Water movement downward is a chain reaction. Water entering the soil at the surface thickens the water films there, and that reduces tension, so water flows down, thickening the water layers below. The chain reaction is like turning on a faucet with a hose attached. Water introduced on one end of the hose moves all the water a little farther down the hose, so this can happen quickly.
The most important concept here is that voids do not help increase water flow under normal circumstances. Except at the soil surface, water is not moving in the voids (roots holes, cracks, and inter-aggregate spaces) because it is under tension, and for water to enter an air space, it needs to be forced there under pressure. Excessive soil compaction is bad, of course, and it is important for a soil to be well aerated to allow gas exchange for plant root growth, but increasing voids through tillage does not improve water infiltration (or not for very long, as we shall see). Tillage decreases the number of contact points between soil particles, and this interrupts water films and slows the advance of water.
Principle 2: Getting past the surface - On many agricultural soils, the limit on the maximum possible rate of water infiltration is determined by the top inch at the soil surface. The force of raindrops, or exposure to drying or freezing, liberates sand, silt, and clay size particles, and they become incorporated in the moving water.
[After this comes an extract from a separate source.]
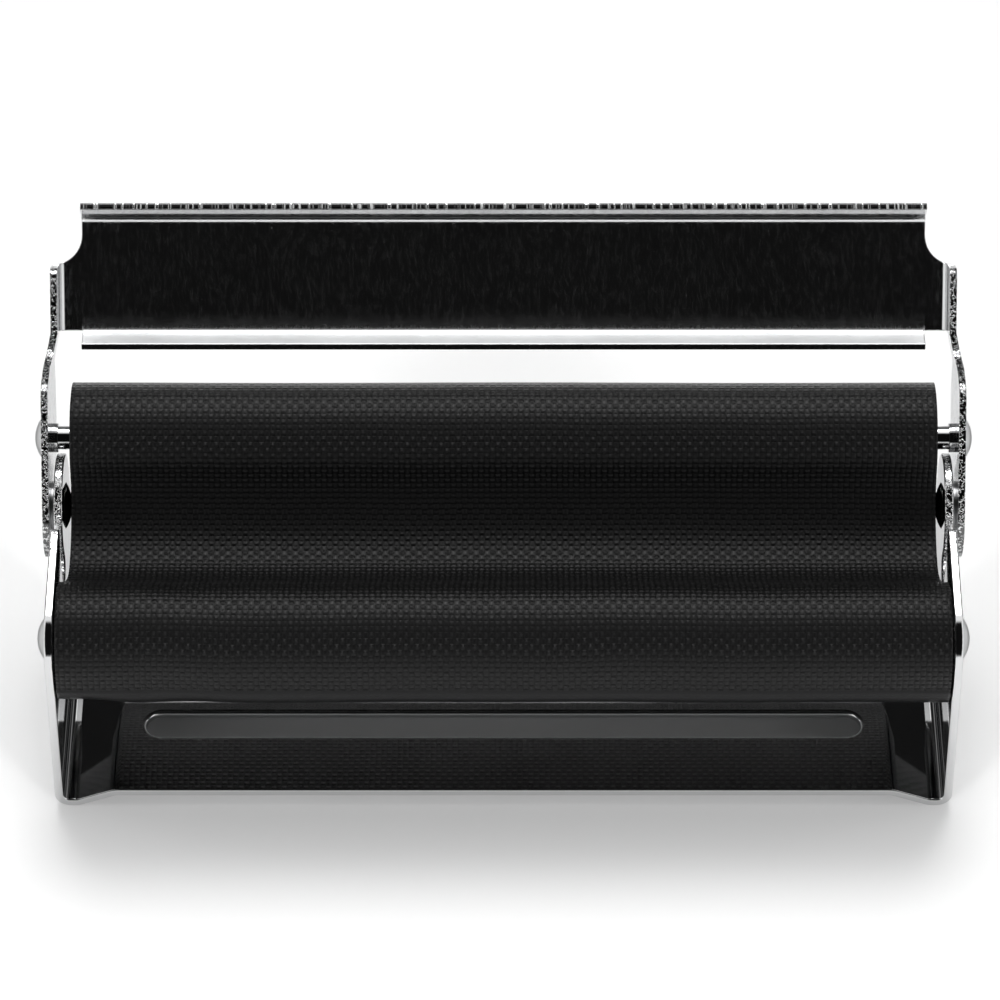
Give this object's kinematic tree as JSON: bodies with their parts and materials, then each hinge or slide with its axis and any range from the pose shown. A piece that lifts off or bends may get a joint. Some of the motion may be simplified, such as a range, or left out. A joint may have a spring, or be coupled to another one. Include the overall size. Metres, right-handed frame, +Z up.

When a drop of water finds an opening in the soil surface, the water moves downward, carrying the soil particles along until they get trapped somewhere. Therefore, small soil particles move wherever water is moving, and they stop when the water slows or stops. The soil particles then settle into a dense crust that, over the first few rain events of the season, seals the soil surface and plugs any available cracks and holes. The process accelerates as more water accumulates, more sediment settles, and the soil surface becomes more saturated under even small rainfall events.
This is how classic sheet and rill erosion happens. When dry, we see the soil sediment as crusts—fragile but dense if undisturbed. When wet, they are amazingly watertight. Even rough-plowed soil will form these seals because soil that melts off the clods settles in the lowest points, gradually causing small ponds that collect more sediment and increase in size with every event.
Soil crusts slow water infiltration and generate runoff, but they also promote evaporation. In semi-arid regions, it is not unusual for rain to be followed soon after by dry, sunny, or windy weather. Soil crusts are densely packed because the soil particles were settled together when they dropped out of the accumulated water.
In this tight layer, there is a lot of water being held by capillary forces, and that water is exposed to the sun and wind. The water films are relatively thick, so evaporation on the exposed surface of the crust draws water up and out of the entire thickness of the crust.
Most or all of the water from a small rainfall event can be lost immediately if it is held at the surface in a crust. Soil that shines in the sun after a rain or during a thaw is evidence of a saturated surface layer where water is suspended—unable to infiltrate and subject to high rates of evaporation.
How to avoid sealed soil - How do we prevent or reduce soil sealing? There are two mechanisms that seem to work independently to prevent crusts and maintain high water infiltration rates. One is to develop and maintain a high soil organic matter content at the soil surface. No matter how you measure it, more organic matter at the soil - atmosphere interface helps to strengthen soil aggregates and prevents soil particles from becoming entrained with moving water. Crusts will not form if soil particles are not mobile. Raindrops are more likely to penetrate right where they fall, and if they cannot and instead accumulate and move downhill, they are less likely to bring soil sealing sediments to the low spots in the furrow or into cracks and holes.
High organic matter content works to improve water infiltration even in plowed and thoroughly tilled soils. We know this because long-term experiments where manure or legume residue has been applied demonstrate much greater infiltration rates than where only synthetic fertilizers have been applied even though all treatments had been intensively tilled (Fig. 1).
Generally, however, the only practical way to increase soil organic matter at the soil surface is to reduce or eliminate tillage. This keeps crop residues on or near the surface instead of burying them and reduces mixing of the top inch of soil with deeper soil that has lower organic matter content. It is a matter of concentrating organic matter at the surface and keeping it there, and since this is where the soil seal happens, it is very effective at improving water infiltration.
The other way to prevent crusts is to maintain surface residue cover. A little is good, more is better. Surface residues protect soil aggregates from raindrop impact and other environments factors.
Given the above, it is easy to understand why minimum tillage and no-till systems have proven to be good at reducing or practically eliminating runoff. If a management system has very low soil disturbance, soil organic matter accumulates at the surface, and generally the same practices leave large amounts of crop residue covering the soil. Even relatively small reductions in tillage can promote significant soil organic matter stratification, and they generally leave more surface residue. Every reduction in tillage and every increase in surface residue produces measurable improvements in maximum water infiltration capacity.